Every Parquet file has fixed overhead: metadata reads, file open operations, S3/ADLS API calls. When a query needs to read 10,000 files of 5MB each, that overhead dominates execution time. The same data in 100 files of 500MB each is dramatically faster.
How over-partitioning happens:
# BAD: partitioning by a high-cardinality column
# If you have 1M customers, this creates 1M partition directories
df.write.partitionBy("customer_id").saveAsTable("silver.customers")
# BAD: partitioning by timestamp (each unique second = one partition)
df.write.partitionBy("event_timestamp").saveAsTable("silver.events")
# GOOD: partition by date (reasonable cardinality)
df.withColumn("event_date", F.to_date("event_timestamp")) \
.write.partitionBy("event_date").saveAsTable("silver.events")
Rule of thumb: Each partition should contain at least 128MB of data. If your daily partition is 5MB, you're over-partitioned — consider weekly or monthly partitioning, or no partitioning at all.
Z-Ordering: the alternative for high-cardinality columns
For columns you filter on frequently but that have too many distinct values to partition by (customer_id, product_id, user_id), use Z-Ordering instead of partitioning:
spark.sql("""
OPTIMIZE silver.events
ZORDER BY (customer_id, event_type)
""")
Z-Ordering co-locates rows with similar values in the same files using a space-filling curve. It doesn't partition the data — all files remain in a single directory — but Delta Lake's data skipping can skip large portions of the table when you filter on Z-ordered columns.
Z-Ordering works best when:
- The column has high cardinality (thousands to millions of distinct values)
- Queries frequently filter on this column in combination with partition filters
- Files are large enough that skipping within a file matters (100MB+)
Combining partition and Z-Order is the most powerful pattern:
# Partition by date (coarse filter), Z-Order by customer_id (fine filter)
spark.sql("""
OPTIMIZE silver.events
WHERE event_date >= '2025-01-01'
ZORDER BY (customer_id, event_type)
""")
A query like WHERE event_date = '2025-03-01' AND customer_id = 12345 first skips 99.9% of the table via partition pruning, then skips most of the remaining files via Z-Order data skipping.
Liquid Clustering: the modern alternative
Databricks introduced Liquid Clustering as a replacement for static partitioning. Instead of pre-declaring partition columns at table creation, you define clustering columns and Databricks manages file layout automatically.
# Create table with liquid clustering
spark.sql("""
CREATE TABLE silver.events (
event_id BIGINT,
customer_id BIGINT,
event_type STRING,
event_date DATE,
payload STRING
)
USING DELTA
CLUSTER BY (event_date, customer_id)
""")
The key advantage: you can change clustering columns without rewriting the table.

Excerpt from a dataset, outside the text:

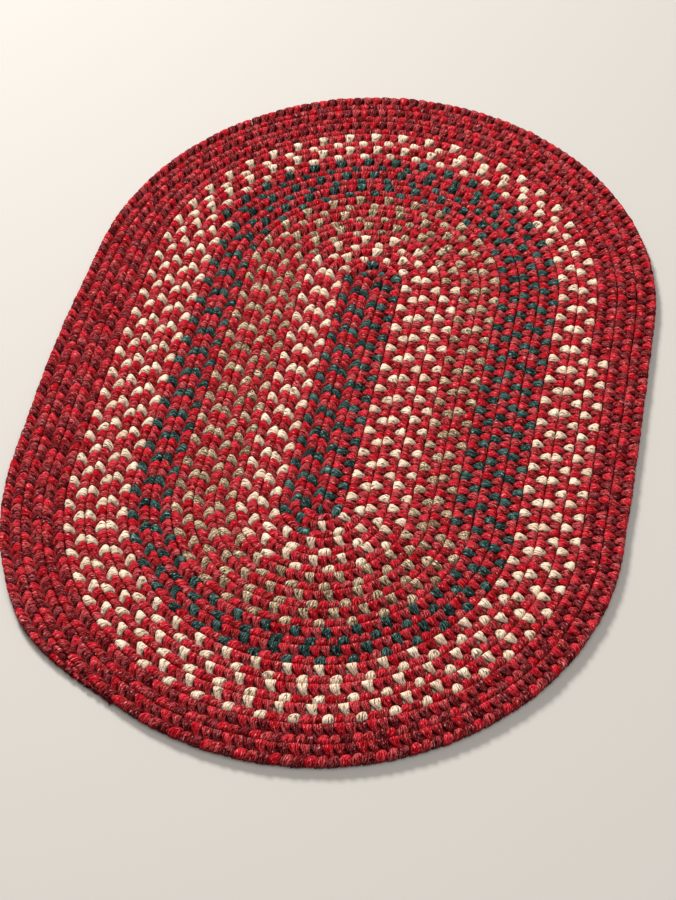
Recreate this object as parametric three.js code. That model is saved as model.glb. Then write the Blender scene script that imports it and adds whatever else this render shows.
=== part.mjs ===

# Change clustering columns on an existing table
spark.sql("ALTER TABLE silver.events CLUSTER BY (customer_id, event_type)")

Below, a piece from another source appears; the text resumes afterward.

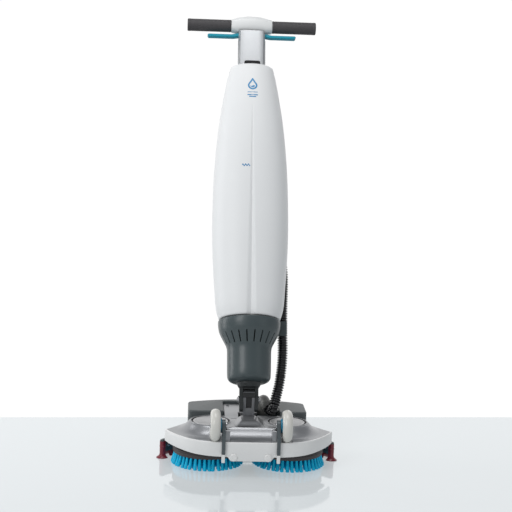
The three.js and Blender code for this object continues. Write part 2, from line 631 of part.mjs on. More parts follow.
function buildSpine(body) {
  const { x, y, bottom, top, wall } = SPINE;
  const outline = (inset) => {
    const [a, b, r] = [x - inset, y - inset, 4];
    const right = [[a - r, -b], [a, -b + r], [a, b - r], [a - r, b]];
    return [...right, ...right.map(([u, v]) => [-u, v]).reverse()];
  };
  const tubeOuter = loft([bottom, top].map((z) => ({ z, outline: outline(0) })));
  const tubeInner = loft([bottom - 1, top + 1].map((z) => ({ z, outline: outline(wall) })));
  const slots = SIDES.map(([, side]) => sideBlock(side, 25, 40, -8.4, 8.4, 962, 990));
  piece(body, 'spine_column', cut(tubeOuter, tubeInner, ...slots), aluminium);
}

function buildHandle(body) {
  piece(body, 'handle_bar', rod(BAR.r, [-BAR.end, 0, BAR.z], [BAR.end, 0, BAR.z], 24), steel);
  const section = (x) => {
    const arch = 1 - (x / COVER_X) ** 2;
    const [bottom, top, depth] = [990 - 3 * Math.min(1, 2 * arch), 1022.5 + 9 * arch, 16.5 + 6 * arch];
    const middle = (top + bottom) / 2;
    return Array.from({ length: 20 }, (_, i) => {
      const angle = 2 * Math.PI * i / 20;
      const [c, s] = [Math.cos(angle), Math.sin(angle)];
      const soft = (t) => Math.sign(t) * Math.abs(t) ** 0.7;
      return [(top - middle) * soft(s) + middle, depth * soft(c)];
    });
  };
  const slices = [-1, -0.8, -0.55, -0.28, 0, 0.28, 0.55, 0.8, 1].map((t) => t * COVER_X);
  // The slices are drawn as (height, depth) along Z; this turn lays their axis along X.
  const moulding = loft(slices.map((x) => ({ z: x, outline: section(x) }))).applyMatrix4(new THREE.Matrix4().makeBasis(
    new THREE.Vector3(0, 0, 1), new THREE.Vector3(0, 1, 0), new THREE.Vector3(1, 0, 0)));
  const panelSeat = block(-34, 34, 20.3, 40, 994, 1024);
  const barBore = rod(BAR.r + GAP, [-80, 0, BAR.z], [80, 0, BAR.z], 24);
  piece(body, 'handle_cover', cut(moulding, barBore, panelSeat), tankWhite);
  const panel = block(-33.6, 33.6, 20.6, 24.5, 994.4, 1023.6);
  const buttonHoles = SIDES.map(([, side]) => rod(6.3, [side * 18, 21, 1009], [side * 18, 30, 1009], 14));
  piece(body, 'console_panel', cut(panel, ...buttonHoles), darkPlastic);
  for (const [name, side] of SIDES) {
    const outer = [[GRIP.r - 1.2, 0.3], [GRIP.r, 2], [GRIP.r, GRIP.length - 4], [GRIP.r - 1.5, GRIP.length]];
    const grip = turnedRing([[BAR.r + GAP, 0.3], ...outer, [BAR.r + GAP, GRIP.length]], 28);
    const mesh = piece(body, `grip_${name}`, grip.rotateY(side * Math.PI / 2), gripGrey);
    mesh.position.set(side * (COVER_X + GAP), 0, BAR.z);
  }
}

function buildTrigger(group, name, side) {
  const { pivot, end, h, d } = TRIGGER;
  const [top, bottom, reach] = [h / 2, -h / 2, end - pivot];
  const outline = [[-5, top + 1], [9, top + 1], [24, top - 2], [reach - 3, top - 2], [reach, top - 5],
    [reach - 3, bottom - 1], [20, bottom - 1], [8, bottom + 1], [-5, bottom + 1]];
  const lever = plate(outline, -d / 2, d / 2).rotateX(Math.PI / 2);
  if (side < 0) lever.rotateZ(Math.PI);
  piece(group, `trigger_${name}`, lever, teal);
}

function buildHose(body) {
  const curve = smoothCurve([
    [66, 37.5, -4.8], [71.5, 39.5, 18], [78, 41, 45], [83, 42, 77], [86.2, 43, 109], [87.3, 43, 141], [86.8, 43, 170],
    [86.5, 43, 205], [86.8, 43, 245], [88, 43, 291], [88, 43, 328], [84, 43, 370], [79, 43, 396], [78, 43, 411.4],
  ]);
  const lower = new THREE.CatmullRomCurve3(stretch(curve, 0, 0.18));
  const upper = new THREE.CatmullRomCurve3(stretch(curve, 0.1815, 1));
  piece(body, 'hose_lower', tube(lower, HOSE_R, 8, 10), hoseBlack);
  piece(body, 'hose_upper', tube(upper, HOSE_R, 24, 10), hoseBlack);
}

// Points along part of a curve, close enough together for the tube's steps.
function stretch(curve, from, to) {
  const count = Math.ceil(40 * (to - from)) + 2;
  return Array.from({ length: count + 1 }, (_, i) => curve.getPointAt(from + (to - from) * i / count));
}

// ---------------------------------------------------------------- assembly
const machine = new THREE.Group();
const group = (parent, name, x, y, z) => {
  const made = new THREE.Group();
  made.name = name;
  made.position.set(x, y, z);
  parent.add(made);
  return made;
};

const deck = group(machine, 'deck', 0, 0, 0);
buildDeck(deck);
for (const [name, side] of SIDES) {
  buildBrush(group(deck, `brush_${name}_axis`, side * BRUSH_X, 0, 0), name);
  buildWheel(group(deck, `wheel_${name}_axis`, side * WHEEL.x, WHEEL.y, WHEEL.z), name, side);
}
buildJoint(group(machine, 'joint', 0, 0, 0));

const body = group(machine, 'body', ...PIVOT.toArray());
body.rotation.x = -TILT_BACK;
buildFork(body);
buildMotorHousing(body);
buildFan(group(body, 'fan_axis', 0, 0, 0));
buildSpine(body);
buildRear(body);
buildBattery(group(body, 'battery', 0, 0, 0));
buildCleanTank(group(body, 'clean_tank_body', 0, 0, 0));
buildHandle(body);
buildHose(body);
for (const [name, side] of SIDES) {
  buildTrigger(group(body, `trigger_${name}_axis`, side * TRIGGER.pivot, 0, TRIGGER.z), name, side);
}
const latch = loft([
  { z: 880.3, outline: [[-21.5, -44], [21.5, -44], [21.5, -20.4], [-21.5, -20.4]] },
  { z: 888, outline: [[-20, -42], [20, -42], [20, -20.4], [-20, -20.4]] },
  { z: 891, outline: [[-17, -38], [17, -38], [17, -20.4], [-17, -20.4]] },
]);
piece(group(body, 'latch', 0, 0, 0), 'tank_latch', latch, darkPlastic);
for (const [name, x] of [['power_button', -18], ['boost_button', 18]]) {
  piece(group(body, `${name}_axis`, x, 23.3, 1009), name, rod(6, [0, 0, 0], [0, 4.5, 0], 14), teal);
}

// Stand the machine on its own base: the origin is the middle of the bottom of its box.
const CORDS = ['hose_lower', 'hose_upper'];
machine.updateMatrixWorld(true);
const extent = new THREE.Box3();
machine.traverse((node) => {
  if (node.isMesh && !CORDS.includes(node.name)) extent.expandByObject(node, true);
});
machine.position.set(-(extent.min.x + extent.max.x) / 2, -(extent.min.y + extent.max.y) / 2, -extent.min.z);
machine.updateMatrixWorld(true);

export default machine;
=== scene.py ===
"""A walk-behind wet dry floor scrubber: the looks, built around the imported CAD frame.

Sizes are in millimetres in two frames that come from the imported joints: deck(x, y, z) is the deck's, with
its origin on the floor midway between the brush axes, and body(u, v, w) is the tilted body's, with w up
along its spine from the tilt pin.
"""
import json
import math
import random

import bmesh
import bpy
from mathutils import Matrix, Vector


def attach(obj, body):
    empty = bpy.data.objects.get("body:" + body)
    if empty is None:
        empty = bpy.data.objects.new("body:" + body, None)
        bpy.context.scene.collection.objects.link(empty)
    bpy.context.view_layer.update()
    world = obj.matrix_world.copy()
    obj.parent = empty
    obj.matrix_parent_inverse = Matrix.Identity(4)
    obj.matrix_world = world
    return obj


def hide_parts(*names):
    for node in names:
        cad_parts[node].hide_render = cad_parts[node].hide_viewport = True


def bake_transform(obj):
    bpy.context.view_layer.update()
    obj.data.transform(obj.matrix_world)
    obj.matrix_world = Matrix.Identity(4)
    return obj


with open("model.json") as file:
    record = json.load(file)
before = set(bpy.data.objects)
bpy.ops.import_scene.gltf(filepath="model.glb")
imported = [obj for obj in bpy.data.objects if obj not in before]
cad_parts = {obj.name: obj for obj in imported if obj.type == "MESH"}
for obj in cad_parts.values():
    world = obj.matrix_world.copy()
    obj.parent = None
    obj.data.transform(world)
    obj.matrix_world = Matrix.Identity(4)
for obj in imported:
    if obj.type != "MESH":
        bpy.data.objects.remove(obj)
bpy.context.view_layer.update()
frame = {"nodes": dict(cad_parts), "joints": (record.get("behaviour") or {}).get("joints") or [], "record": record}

MM = 0.001
SIDES = (("left", -1), ("right", 1))
JOINT = {j["name"]: j for j in frame["joints"]}
BRUSH_AXIS = {name: Vector(JOINT[f"brush_{name}_spin"]["pos_m"]) for name, _ in SIDES}
DECK_ORIGIN = (BRUSH_AXIS["left"] + BRUSH_AXIS["right"]) / 2
DECK_ORIGIN.z = 0
PIVOT = Vector(JOINT["body_tilt"]["pos_m"])
BODY_UP = Vector(JOINT["fan_spin"]["axis"])
BODY_BACK = Vector(JOINT["battery_slide"]["axis"])


def deck(x, y, z):
    return DECK_ORIGIN + Vector((x, y, z)) * MM


def body(u, v, w):
    return PIVOT + (Vector((u, 0, 0)) + BODY_BACK * v + BODY_UP * w) * MM


def clamp(value, low=0.0, high=1.0):
    return max(low, min(high, value))


# ------------------------------------------------------------------ camera
CAMERA = {"distance": 3200, "height": 930, "yaw": 3.566, "pitch": 7.501, "roll": 1.9, "aim_x": 4.3, "lens": 94.58}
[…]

With static partitioning, changing the partition column requires a full table rewrite. With Liquid Clustering, the next OPTIMIZE run applies the new clustering incrementally.
Prefer Liquid Clustering over static partitioning when your query patterns change over time, when you're creating new tables and want operational flexibility, or when your partition column has irregular distribution (some dates have 10x more data than others).
How to fix a badly partitioned table
You have a production table partitioned wrong. Here are your options, from least to most disruptive.
Option 1 — Add Z-Ordering (non-destructive). If the table has no partitioning or is partitioned on the right column but the wrong cardinality, Z-Ordering can compensate without changing the table structure:
spark.sql("OPTIMIZE silver.events ZORDER BY (customer_id)")
Option 2 — Change to Liquid Clustering. If you're on Databricks Runtime 13.3+, migrate to Liquid Clustering:
spark.sql("ALTER TABLE silver.events CLUSTER BY (event_date, customer_id)")
# Next OPTIMIZE will start applying the new clustering
spark.sql("OPTIMIZE silver.events")
Option 3 — Full rewrite (most disruptive but cleanest result). Create a new table with the correct partitioning, backfill it, and swap:
# Create new table with correct partitioning
spark.sql("""
CREATE TABLE silver.events_v2
USING DELTA
PARTITIONED BY (event_date)
LOCATION 'abfss://silver@storage.dfs.core.windows.net/events_v2'
AS SELECT *, TO_DATE(event_timestamp) AS event_date
FROM silver.events
""")
# After validation, drop old and rename
spark.sql("DROP TABLE silver.events")
spark.sql("ALTER TABLE silver.events_v2 RENAME TO silver.events")
The rewrite requires downtime or a cutover window. Optimize it by writing the historical data first, then processing only the delta since the backfill started.
A decision framework
When deciding on partitioning strategy for a new table, answer these questions in order:
-
What columns do queries filter on most frequently? Those are your partition/cluster candidates.
-
What is the cardinality of each candidate column?
- Low cardinality (fewer than 1000 distinct values, e.g., status, region, date): good for static partitioning
- High cardinality (more than 10,000 distinct values, e.g., customer_id): use Z-Order, not partitioning
-
How much data is in each partition?
- Target: 100MB to 1GB per partition file
- Less than 100MB per partition: too granular, consider coarser granularity or no partitioning
- More than 10GB per partition: fine for batch, might be slow for point queries — add Z-Ordering
-
Will query patterns change?
- Yes: prefer Liquid Clustering
- No: static partitioning is simpler and sufficient
-
Are write patterns append-only or do you have frequent upserts?
- Frequent upserts into specific partitions cause data skew — Liquid Clustering handles this better
Following this framework doesn't guarantee perfect partitioning on the first try. But it reduces the chance of needing a painful full table rewrite six months into production.